Copy its success Approach the school administration with an offer to fund a get-together for teachers in your child's grade level. Partner with a few other families to defray the cost. It doesn't have to be elaborate; breakfast or afternoon coffee is just fine to give teachers a chance to bounce ideas off one another.
K-5 736 students
On the outside, Munford looks like a typical rural school. But as soon as you open the front door, you'll enter a cave with stalactites and stalagmites and trickling water. You can follow the rock pathway to the gym or visit the kindergartners and first-graders in a wing designed to resemble an enchanted forest. "Science surrounds our students, and they think it's cool," says Kim Murray, a science resource teacher. Teachers often take the kids out to hallway displays to conduct their lessons -- for instance, a piece of bark from a hundred-year-old tree is the focal point for a first-grade lesson on what a tree's rings can reveal about its age and health. Munford''s principal, Rebecca Robinson, Ed.D., attributes the school's high test scores to the hands-on approach; nearly 95 percent of fifth-graders are proficient in science, which is significantly above the state average. "School is never boring here -- there's always a new fish for the children to look at in the cafeteria's aquarium or a fossil to explore in one of our outdoor science classrooms. They're engaged and enthusiastic about what they're learning in class," explains Dr. Robinson.

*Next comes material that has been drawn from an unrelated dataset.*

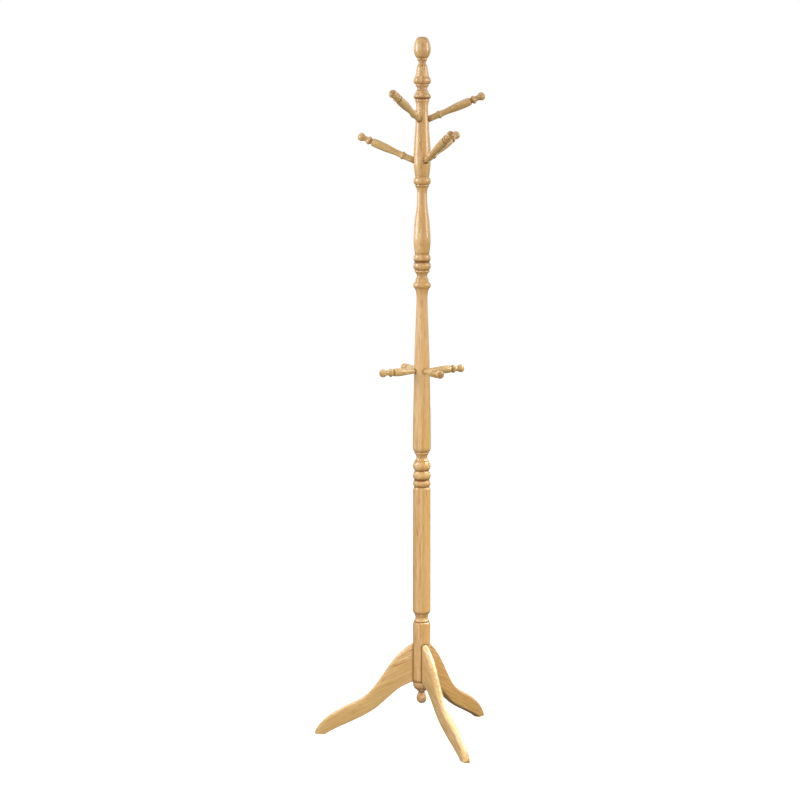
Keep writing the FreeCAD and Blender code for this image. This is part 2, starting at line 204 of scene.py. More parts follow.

Copy its success Many museums and science centers have displays or historic objects that are in storage. With your principal's permission, you could approach museums to determine whether they'd be willing to lend those as "traveling exhibits" for your child's school, suggests Murray. Nearby businesses also might be willing to sponsor the cost of developing an exhibit -- for instance, the neighborhood power company may underwrite a display on energy. Munford teamed up with Southern Custom Exhibits (www.sceexhibits.com) to produce its interactive displays and received funding from the U.S. Forest Services' Kids in the Woods program (www.fs.fed.us) and local businesses.